• _What you should do_:
Copy each entry as it stands, leaving nothing out.

# # # # # # #

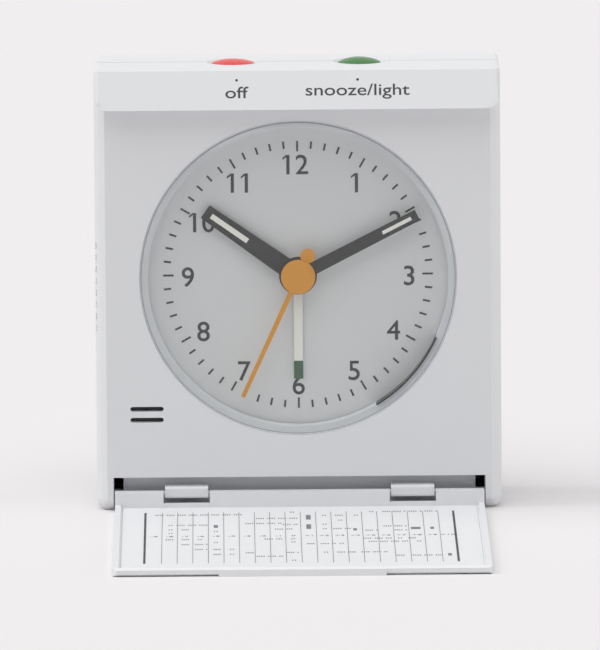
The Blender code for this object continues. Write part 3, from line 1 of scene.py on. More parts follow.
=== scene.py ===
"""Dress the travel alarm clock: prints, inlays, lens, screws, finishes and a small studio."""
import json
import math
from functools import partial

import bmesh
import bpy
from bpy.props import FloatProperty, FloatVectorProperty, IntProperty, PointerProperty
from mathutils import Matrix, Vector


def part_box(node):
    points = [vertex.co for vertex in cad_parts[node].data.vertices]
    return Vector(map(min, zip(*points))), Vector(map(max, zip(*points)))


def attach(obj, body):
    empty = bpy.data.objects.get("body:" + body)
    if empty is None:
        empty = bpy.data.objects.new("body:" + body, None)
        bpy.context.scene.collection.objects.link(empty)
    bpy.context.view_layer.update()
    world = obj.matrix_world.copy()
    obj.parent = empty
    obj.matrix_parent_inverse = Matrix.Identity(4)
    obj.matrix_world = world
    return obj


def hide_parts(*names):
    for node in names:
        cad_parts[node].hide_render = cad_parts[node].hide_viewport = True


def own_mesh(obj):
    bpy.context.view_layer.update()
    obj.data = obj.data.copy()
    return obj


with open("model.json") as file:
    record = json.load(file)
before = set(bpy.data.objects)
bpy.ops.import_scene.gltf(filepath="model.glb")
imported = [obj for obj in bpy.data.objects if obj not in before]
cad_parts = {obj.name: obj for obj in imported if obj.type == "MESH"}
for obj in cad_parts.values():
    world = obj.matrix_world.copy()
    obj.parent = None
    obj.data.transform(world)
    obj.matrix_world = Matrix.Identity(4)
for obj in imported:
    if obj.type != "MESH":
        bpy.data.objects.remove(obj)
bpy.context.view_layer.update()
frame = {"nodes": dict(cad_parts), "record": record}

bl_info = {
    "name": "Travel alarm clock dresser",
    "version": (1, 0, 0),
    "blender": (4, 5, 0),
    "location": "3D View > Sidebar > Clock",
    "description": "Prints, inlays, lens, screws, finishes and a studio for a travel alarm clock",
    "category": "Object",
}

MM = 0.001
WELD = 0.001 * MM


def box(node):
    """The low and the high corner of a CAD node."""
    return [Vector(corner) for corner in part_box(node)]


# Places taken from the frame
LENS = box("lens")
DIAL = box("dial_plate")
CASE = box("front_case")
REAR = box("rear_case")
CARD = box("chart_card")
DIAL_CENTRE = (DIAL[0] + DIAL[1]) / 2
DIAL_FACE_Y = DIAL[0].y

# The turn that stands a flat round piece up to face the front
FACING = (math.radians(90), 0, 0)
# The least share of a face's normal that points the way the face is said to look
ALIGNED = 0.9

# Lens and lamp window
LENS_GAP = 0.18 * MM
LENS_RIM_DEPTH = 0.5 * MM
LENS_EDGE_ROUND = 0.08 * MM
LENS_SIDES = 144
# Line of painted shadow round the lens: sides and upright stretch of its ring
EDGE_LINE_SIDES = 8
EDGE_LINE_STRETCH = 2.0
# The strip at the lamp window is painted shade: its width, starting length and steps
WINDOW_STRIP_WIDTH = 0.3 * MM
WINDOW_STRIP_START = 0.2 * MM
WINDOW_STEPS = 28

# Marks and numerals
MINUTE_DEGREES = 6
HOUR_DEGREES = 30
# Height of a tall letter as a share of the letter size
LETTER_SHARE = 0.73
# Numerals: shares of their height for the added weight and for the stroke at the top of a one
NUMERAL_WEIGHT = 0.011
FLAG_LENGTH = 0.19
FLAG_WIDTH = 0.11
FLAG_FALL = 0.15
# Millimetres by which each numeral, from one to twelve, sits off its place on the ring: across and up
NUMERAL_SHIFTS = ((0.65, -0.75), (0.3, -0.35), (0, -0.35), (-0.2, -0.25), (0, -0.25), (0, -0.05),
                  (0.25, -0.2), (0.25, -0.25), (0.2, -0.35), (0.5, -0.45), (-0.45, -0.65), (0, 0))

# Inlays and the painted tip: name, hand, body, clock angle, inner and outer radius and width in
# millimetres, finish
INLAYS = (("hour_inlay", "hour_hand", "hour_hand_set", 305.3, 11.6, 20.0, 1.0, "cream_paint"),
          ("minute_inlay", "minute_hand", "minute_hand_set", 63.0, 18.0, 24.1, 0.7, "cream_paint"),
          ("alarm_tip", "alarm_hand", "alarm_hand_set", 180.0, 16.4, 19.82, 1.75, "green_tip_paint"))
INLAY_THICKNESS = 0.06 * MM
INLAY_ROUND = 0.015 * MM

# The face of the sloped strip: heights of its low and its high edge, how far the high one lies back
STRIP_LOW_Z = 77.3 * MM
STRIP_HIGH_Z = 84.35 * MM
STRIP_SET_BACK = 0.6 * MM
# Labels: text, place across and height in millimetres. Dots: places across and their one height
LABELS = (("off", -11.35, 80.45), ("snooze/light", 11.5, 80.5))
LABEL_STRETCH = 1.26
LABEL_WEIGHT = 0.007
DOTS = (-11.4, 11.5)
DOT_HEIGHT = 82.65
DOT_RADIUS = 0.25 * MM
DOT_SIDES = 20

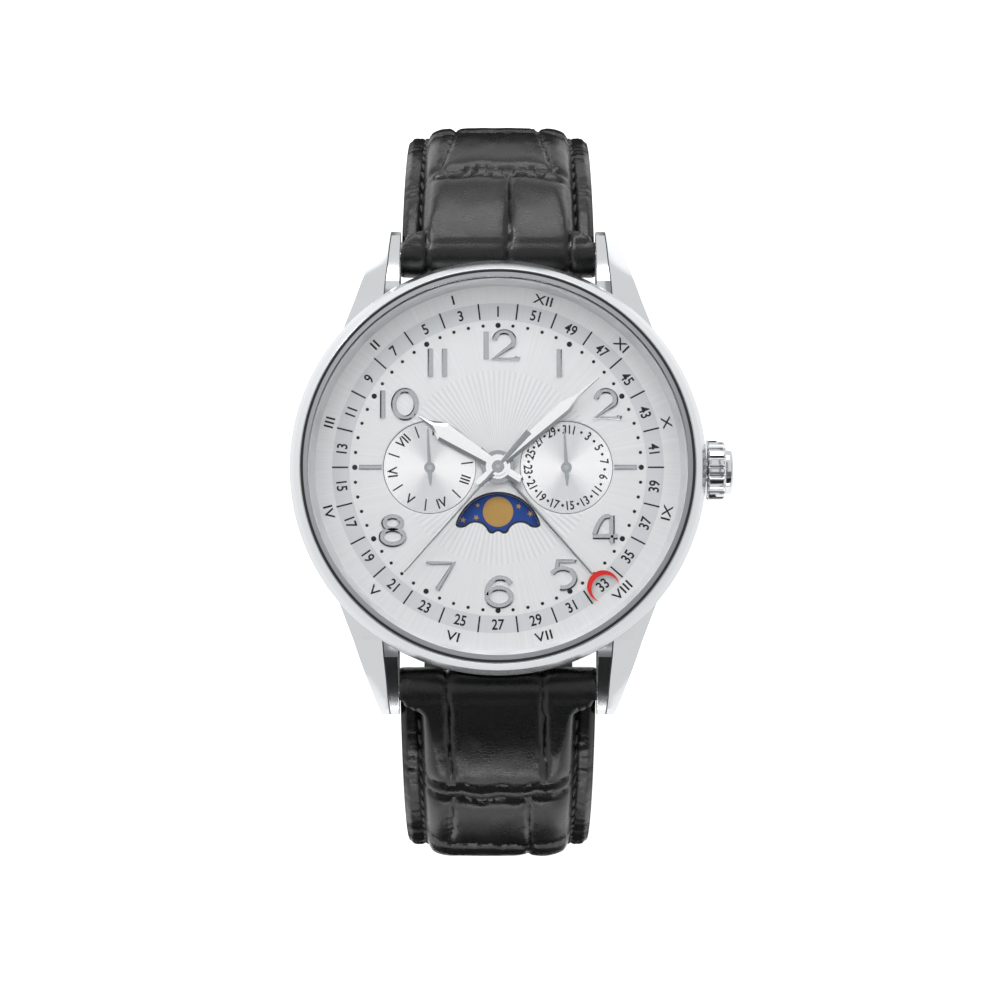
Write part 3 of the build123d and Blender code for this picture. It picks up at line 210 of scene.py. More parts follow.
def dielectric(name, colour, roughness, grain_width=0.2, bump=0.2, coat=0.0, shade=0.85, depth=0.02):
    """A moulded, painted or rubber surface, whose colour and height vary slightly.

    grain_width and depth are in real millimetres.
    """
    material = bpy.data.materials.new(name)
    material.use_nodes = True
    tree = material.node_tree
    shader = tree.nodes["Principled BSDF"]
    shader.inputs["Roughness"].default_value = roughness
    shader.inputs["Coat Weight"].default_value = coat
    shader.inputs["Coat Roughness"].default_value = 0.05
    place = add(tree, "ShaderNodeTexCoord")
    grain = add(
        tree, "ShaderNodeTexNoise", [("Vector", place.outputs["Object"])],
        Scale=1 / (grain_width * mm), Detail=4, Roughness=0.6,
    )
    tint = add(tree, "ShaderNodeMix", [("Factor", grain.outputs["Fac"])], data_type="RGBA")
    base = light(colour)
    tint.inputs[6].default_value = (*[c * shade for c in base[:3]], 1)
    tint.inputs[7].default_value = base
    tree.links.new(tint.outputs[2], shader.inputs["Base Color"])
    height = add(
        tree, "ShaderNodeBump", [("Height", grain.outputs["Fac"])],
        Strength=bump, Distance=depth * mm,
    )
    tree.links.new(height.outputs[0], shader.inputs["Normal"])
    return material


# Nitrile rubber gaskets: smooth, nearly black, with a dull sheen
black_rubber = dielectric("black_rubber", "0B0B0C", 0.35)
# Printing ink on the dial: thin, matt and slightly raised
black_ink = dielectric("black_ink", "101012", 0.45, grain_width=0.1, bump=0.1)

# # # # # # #

• _Finished task_:
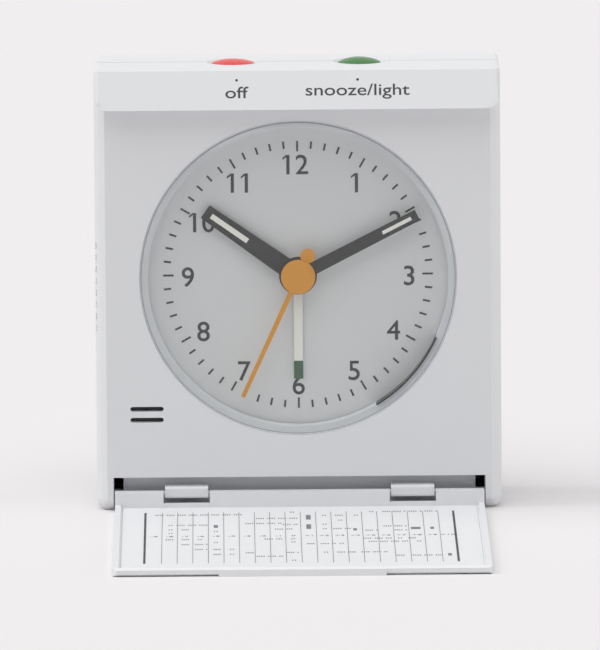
The Blender code for this object continues. Write part 3, from line 1 of scene.py on. More parts follow.
=== scene.py ===
"""Dress the travel alarm clock: prints, inlays, lens, screws, finishes and a small studio."""
import json
import math
from functools import partial

import bmesh
import bpy
from bpy.props import FloatProperty, FloatVectorProperty, IntProperty, PointerProperty
from mathutils import Matrix, Vector


def part_box(node):
    points = [vertex.co for vertex in cad_parts[node].data.vertices]
    return Vector(map(min, zip(*points))), Vector(map(max, zip(*points)))


def attach(obj, body):
    empty = bpy.data.objects.get("body:" + body)
    if empty is None:
        empty = bpy.data.objects.new("body:" + body, None)
        bpy.context.scene.collection.objects.link(empty)
    bpy.context.view_layer.update()
    world = obj.matrix_world.copy()
    obj.parent = empty
    obj.matrix_parent_inverse = Matrix.Identity(4)
    obj.matrix_world = world
    return obj


def hide_parts(*names):
    for node in names:
        cad_parts[node].hide_render = cad_parts[node].hide_viewport = True


def own_mesh(obj):
    bpy.context.view_layer.update()
    obj.data = obj.data.copy()
    return obj


with open("model.json") as file:
    record = json.load(file)
before = set(bpy.data.objects)
bpy.ops.import_scene.gltf(filepath="model.glb")
imported = [obj for obj in bpy.data.objects if obj not in before]
cad_parts = {obj.name: obj for obj in imported if obj.type == "MESH"}
for obj in cad_parts.values():
    world = obj.matrix_world.copy()
    obj.parent = None
    obj.data.transform(world)
    obj.matrix_world = Matrix.Identity(4)
for obj in imported:
    if obj.type != "MESH":
        bpy.data.objects.remove(obj)
bpy.context.view_layer.update()
frame = {"nodes": dict(cad_parts), "record": record}

bl_info = {
    "name": "Travel alarm clock dresser",
    "version": (1, 0, 0),
    "blender": (4, 5, 0),
    "location": "3D View > Sidebar > Clock",
    "description": "Prints, inlays, lens, screws, finishes and a studio for a travel alarm clock",
    "category": "Object",
}

MM = 0.001
WELD = 0.001 * MM


def box(node):
    """The low and the high corner of a CAD node."""
    return [Vector(corner) for corner in part_box(node)]


# Places taken from the frame
LENS = box("lens")
DIAL = box("dial_plate")
CASE = box("front_case")
REAR = box("rear_case")
CARD = box("chart_card")
DIAL_CENTRE = (DIAL[0] + DIAL[1]) / 2
DIAL_FACE_Y = DIAL[0].y

# The turn that stands a flat round piece up to face the front
FACING = (math.radians(90), 0, 0)
# The least share of a face's normal that points the way the face is said to look
ALIGNED = 0.9

# Lens and lamp window
LENS_GAP = 0.18 * MM
LENS_RIM_DEPTH = 0.5 * MM
LENS_EDGE_ROUND = 0.08 * MM
LENS_SIDES = 144
# Line of painted shadow round the lens: sides and upright stretch of its ring
EDGE_LINE_SIDES = 8
EDGE_LINE_STRETCH = 2.0
# The strip at the lamp window is painted shade: its width, starting length and steps
WINDOW_STRIP_WIDTH = 0.3 * MM
WINDOW_STRIP_START = 0.2 * MM
WINDOW_STEPS = 28

# Marks and numerals
MINUTE_DEGREES = 6
HOUR_DEGREES = 30
# Height of a tall letter as a share of the letter size
LETTER_SHARE = 0.73
# Numerals: shares of their height for the added weight and for the stroke at the top of a one
NUMERAL_WEIGHT = 0.011
FLAG_LENGTH = 0.19
FLAG_WIDTH = 0.11
FLAG_FALL = 0.15
# Millimetres by which each numeral, from one to twelve, sits off its place on the ring: across and up
NUMERAL_SHIFTS = ((0.65, -0.75), (0.3, -0.35), (0, -0.35), (-0.2, -0.25), (0, -0.25), (0, -0.05),
                  (0.25, -0.2), (0.25, -0.25), (0.2, -0.35), (0.5, -0.45), (-0.45, -0.65), (0, 0))

# Inlays and the painted tip: name, hand, body, clock angle, inner and outer radius and width in
# millimetres, finish
INLAYS = (("hour_inlay", "hour_hand", "hour_hand_set", 305.3, 11.6, 20.0, 1.0, "cream_paint"),
          ("minute_inlay", "minute_hand", "minute_hand_set", 63.0, 18.0, 24.1, 0.7, "cream_paint"),
          ("alarm_tip", "alarm_hand", "alarm_hand_set", 180.0, 16.4, 19.82, 1.75, "green_tip_paint"))
INLAY_THICKNESS = 0.06 * MM
INLAY_ROUND = 0.015 * MM

# The face of the sloped strip: heights of its low and its high edge, how far the high one lies back
STRIP_LOW_Z = 77.3 * MM
STRIP_HIGH_Z = 84.35 * MM
STRIP_SET_BACK = 0.6 * MM
# Labels: text, place across and height in millimetres. Dots: places across and their one height
LABELS = (("off", -11.35, 80.45), ("snooze/light", 11.5, 80.5))
LABEL_STRETCH = 1.26
LABEL_WEIGHT = 0.007
DOTS = (-11.4, 11.5)
DOT_HEIGHT = 82.65
DOT_RADIUS = 0.25 * MM
DOT_SIDES = 20

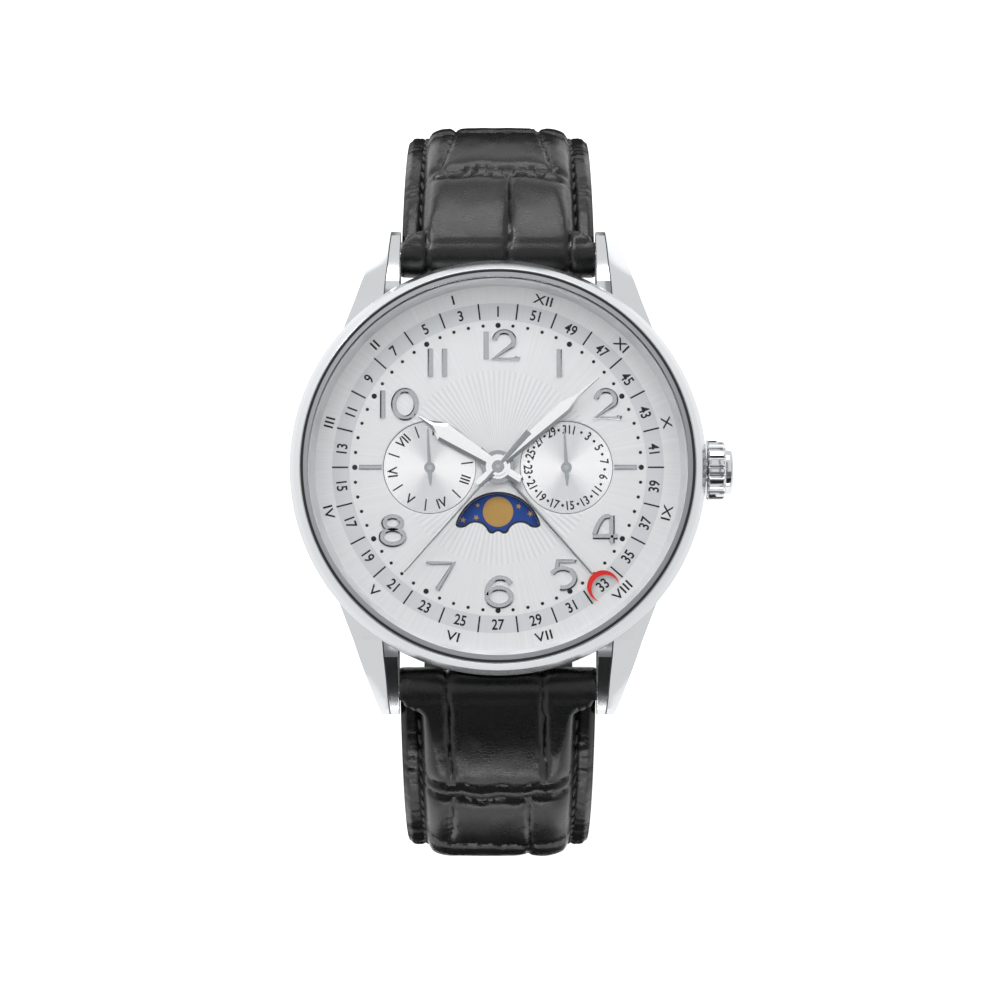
Write part 3 of the build123d and Blender code for this picture. It picks up at line 210 of scene.py. More parts follow.
def dielectric(name, colour, roughness, grain_width=0.2, bump=0.2, coat=0.0, shade=0.85, depth=0.02):
    """A moulded, painted or rubber surface, whose colour and height vary slightly.

    grain_width and depth are in real millimetres.
    """
    material = bpy.data.materials.new(name)
    material.use_nodes = True
    tree = material.node_tree
    shader = tree.nodes["Principled BSDF"]
    shader.inputs["Roughness"].default_value = roughness
    shader.inputs["Coat Weight"].default_value = coat
    shader.inputs["Coat Roughness"].default_value = 0.05
    place = add(tree, "ShaderNodeTexCoord")
    grain = add(
        tree, "ShaderNodeTexNoise", [("Vector", place.outputs["Object"])],
        Scale=1 / (grain_width * mm), Detail=4, Roughness=0.6,
    )
    tint = add(tree, "ShaderNodeMix", [("Factor", grain.outputs["Fac"])], data_type="RGBA")
    base = light(colour)
    tint.inputs[6].default_value = (*[c * shade for c in base[:3]], 1)
    tint.inputs[7].default_value = base
    tree.links.new(tint.outputs[2], shader.inputs["Base Color"])
    height = add(
        tree, "ShaderNodeBump", [("Height", grain.outputs["Fac"])],
        Strength=bump, Distance=depth * mm,
    )
    tree.links.new(height.outputs[0], shader.inputs["Normal"])
    return material


# Nitrile rubber gaskets: smooth, nearly black, with a dull sheen
black_rubber = dielectric("black_rubber", "0B0B0C", 0.35)
# Printing ink on the dial: thin, matt and slightly raised
black_ink = dielectric("black_ink", "101012", 0.45, grain_width=0.1, bump=0.1)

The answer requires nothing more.